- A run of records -
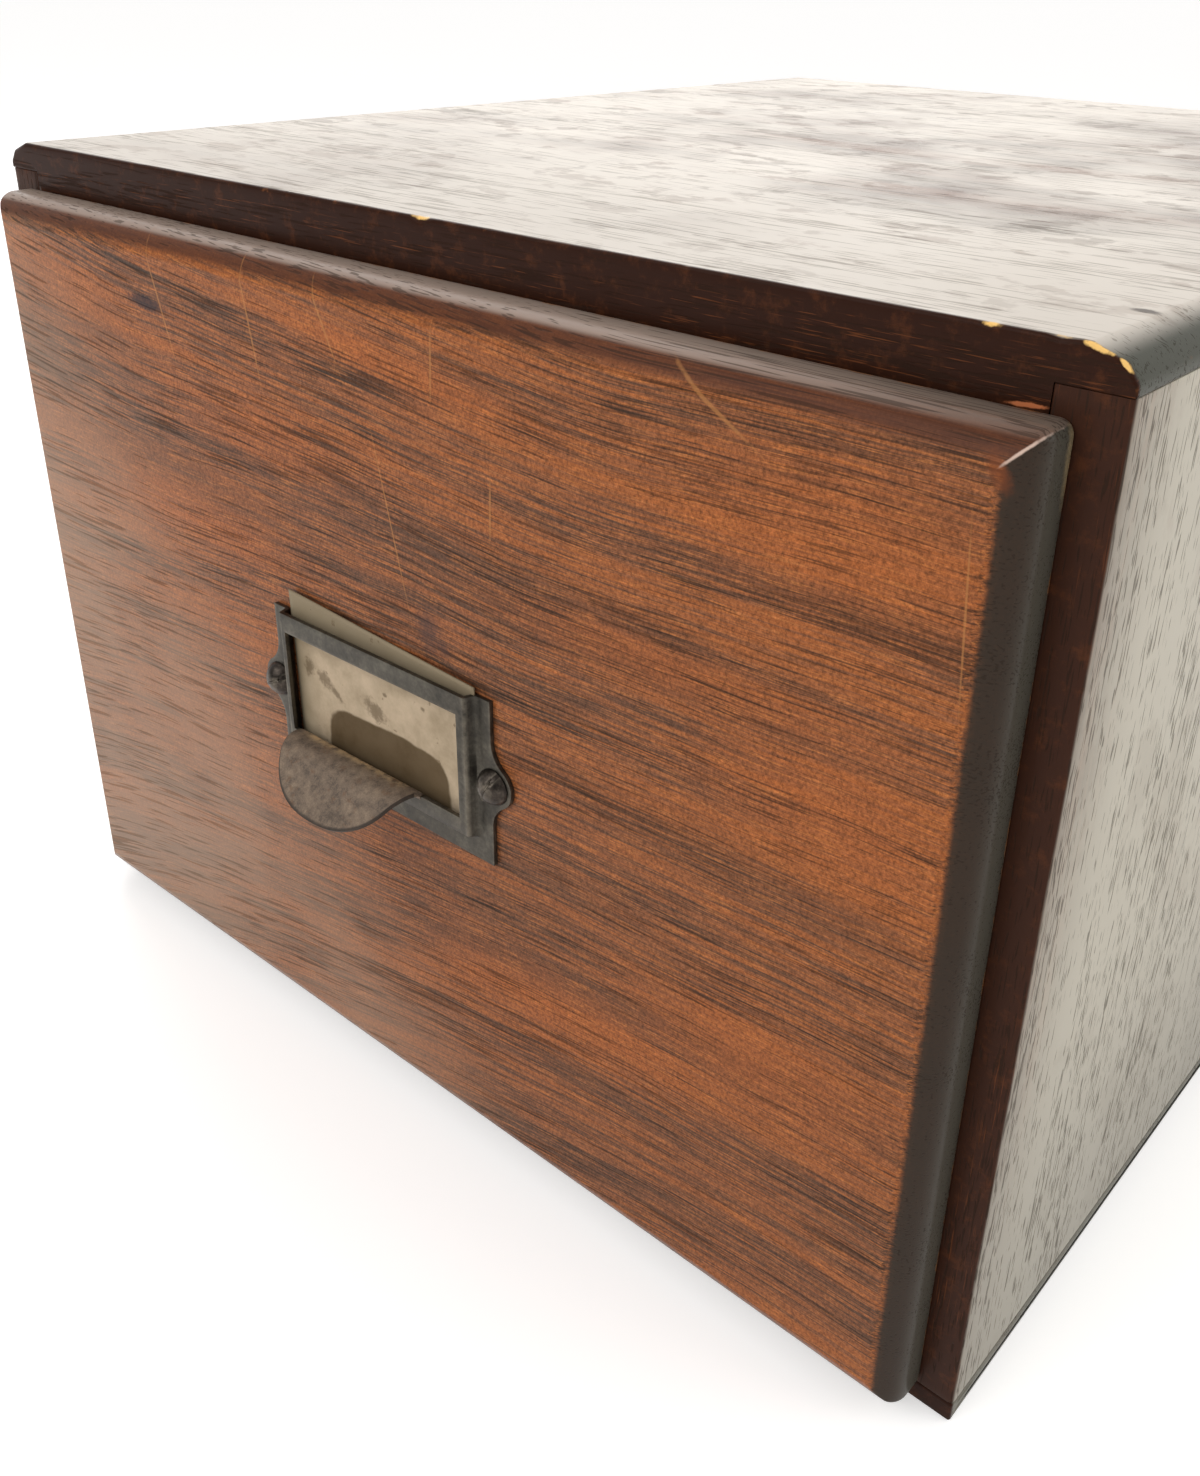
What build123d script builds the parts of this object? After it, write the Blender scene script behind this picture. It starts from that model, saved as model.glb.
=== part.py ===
from build123d import *
import os
from math import acos, cos, sin

# Index card drawer: a hardwood case open at the front, with one lipped drawer that carries a pressed
# steel label frame and pull, and a follower block that holds the cards up inside.
# Millimetres. +Z is up, the drawer's front faces -Y, and the origin is the middle of the case's base.

# ---- case
case_width = 250.0
case_height = 182.0
case_depth = 285.0
side_thick = 10.0
top_thick = 9.5
top_lip = 5.5            # what is left of the top where it laps over a side
top_round_width = 7.5    # the rounded long edges of the top, measured across
top_round_height = 4.8   # and measured down
bottom_thick = 9.0
bottom_lip = 4.4         # what is left of the bottom where it laps under a side
back_thick = 8.0
back_rabbet = 5.0        # depth of the step in each side that holds the back
brad_width = 1.6         # cut brads, square in section
brad_length = 20.0
brad_head_width = 3.0
brad_head_thick = 0.8
brad_fit = 0.02
bottom_brad_count = 4    # in each long edge of the bottom
back_brad_count = 3      # in each upright edge of the back
drawer_brad_count = 3    # through the panel into the drawer's back
brad_end_margin = 24.0

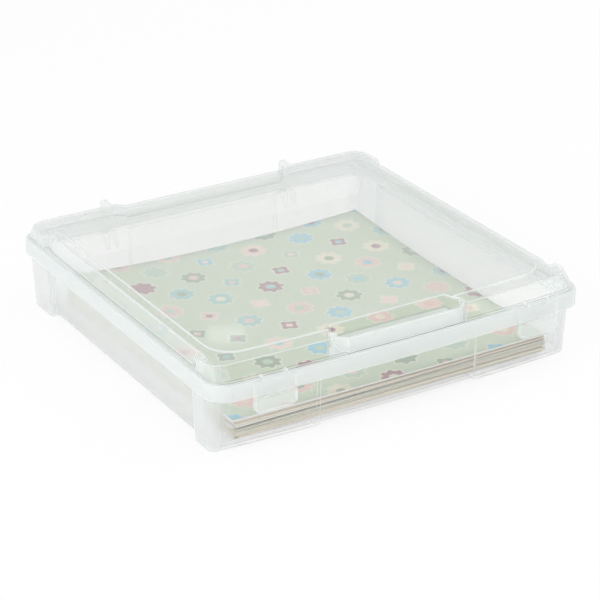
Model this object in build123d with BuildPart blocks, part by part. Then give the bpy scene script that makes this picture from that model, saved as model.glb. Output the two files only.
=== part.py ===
from build123d import *
import math
import os

# Latched, stackable case for sheets of scrapbook paper, moulded in translucent plastic.
# A tray on four hollow corner feet carries a hinged lid with a finger pocket at the front,
# two pull-down latches and a stack of 12 inch paper. Millimetres: X runs across the front,
# Y from front to back, Z up from the table.

# Sheets that the case is made for, and the room from them to the rim, where the lid is widest
sheet_size = 304.8
room_side = 27.6
room_front = 26.6
room_back = 26.6
front_bow = 5.3
rim_front_radius = 19.7
rim_back_radius = 12.9
draft = 0.025

# Wall thicknesses and clearances
tray_wall = 2.0
lid_wall = 1.8
skirt_clearance = 1.4
lid_seat_gap = 0.2

# Tray: floor height, walls and corner posts, each drawn in from the rim
floor_bottom = 2.5
flange_rise = 0.5
wall_front = 16.4
wall_side = 10.3
wall_back = 12.0
wall_radius = 16.0
wall_edge_round = 3.0
post_front = 15.8
post_side = 4.8
post_back = 10.4
post_draft = 0.04
post_radius = 8.0
post_front_length = 104.0
post_side_length = 46.0
foot_width = 13.0
foot_edge_round = 3.0

# Lid: heights, and how far each level is drawn in from the rim
skirt_bottom = 51.0
ledge_top = 65.4
ledge_round = 1.7
shoulder_top = 76.9
panel_rise = 1.3
lip_rise = 0.4
ledge_inset = 2.9
shoulder_front = 14.5
shoulder_side = 4.3
shoulder_back = 5.8
shoulder_radius = 16.2
shoulder_round = 1.2
panel_front = 29.6
panel_side = 20.7
panel_back = 16.0
panel_radius = 24.0
panel_bevel = 1.9
panel_round = 0.6

# Stacking lips on the lid's sides, each on a sunk stretch of wall between the corners
side_recess_end = 40.0
side_recess_low = 7.5
side_recess_high = 12.0
lip_end = 51.0
lip_thickness = 1.6
lip_edge_round = 0.3

# Sunk stretch of the lid's back wall, between the hinges
back_recess_end = 100.0
back_recess_taper = 11.0
back_recess_depth = 14.0

# Handle: an upright grip on the tray, and the lid's finger pocket behind it
grip_width = 110.4
grip_corner = 9.4
grip_thickness = 2.0
grip_inset_low = 4.0
grip_inset_high = 8.2
grip_top = 77.0
grip_gap = 0.8
pocket_back = 37.8
pocket_back_width = 115.0
pocket_bottom = 56.2
pocket_front_top = 75.4
pocket_radius = 4.0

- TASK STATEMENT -
Everything from the first line above up to and including the line that contains "Model this object" should be printed exactly; please print only that.

- REPLY TO THE EXERCISE -
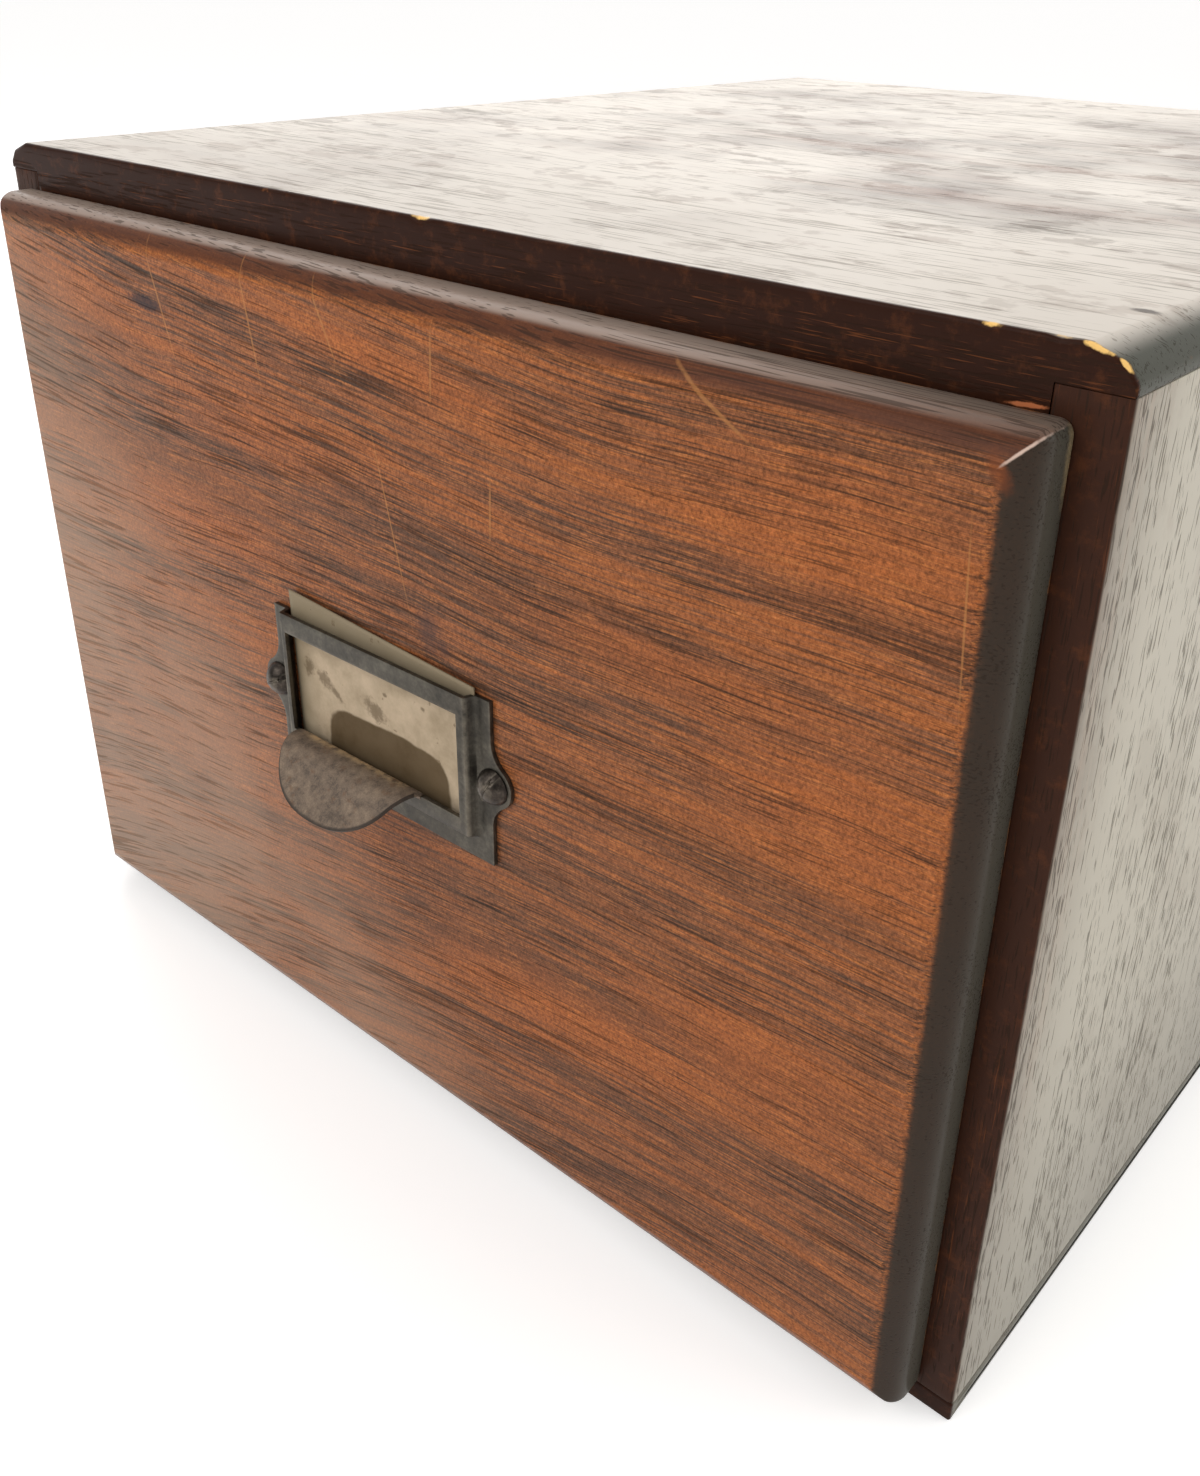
What build123d script builds the parts of this object? After it, write the Blender scene script behind this picture. It starts from that model, saved as model.glb.
=== part.py ===
from build123d import *
import os
from math import acos, cos, sin

# Index card drawer: a hardwood case open at the front, with one lipped drawer that carries a pressed
# steel label frame and pull, and a follower block that holds the cards up inside.
# Millimetres. +Z is up, the drawer's front faces -Y, and the origin is the middle of the case's base.

# ---- case
case_width = 250.0
case_height = 182.0
case_depth = 285.0
side_thick = 10.0
top_thick = 9.5
top_lip = 5.5            # what is left of the top where it laps over a side
top_round_width = 7.5    # the rounded long edges of the top, measured across
top_round_height = 4.8   # and measured down
bottom_thick = 9.0
bottom_lip = 4.4         # what is left of the bottom where it laps under a side
back_thick = 8.0
back_rabbet = 5.0        # depth of the step in each side that holds the back
brad_width = 1.6         # cut brads, square in section
brad_length = 20.0
brad_head_width = 3.0
brad_head_thick = 0.8
brad_fit = 0.02
bottom_brad_count = 4    # in each long edge of the bottom
back_brad_count = 3      # in each upright edge of the back
drawer_brad_count = 3    # through the panel into the drawer's back
brad_end_margin = 24.0

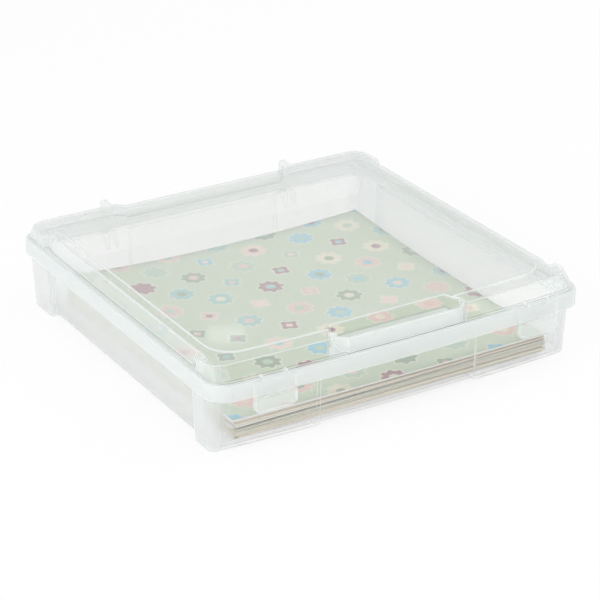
Model this object in build123d with BuildPart blocks, part by part. Then give the bpy scene script that makes this picture from that model, saved as model.glb. Output the two files only.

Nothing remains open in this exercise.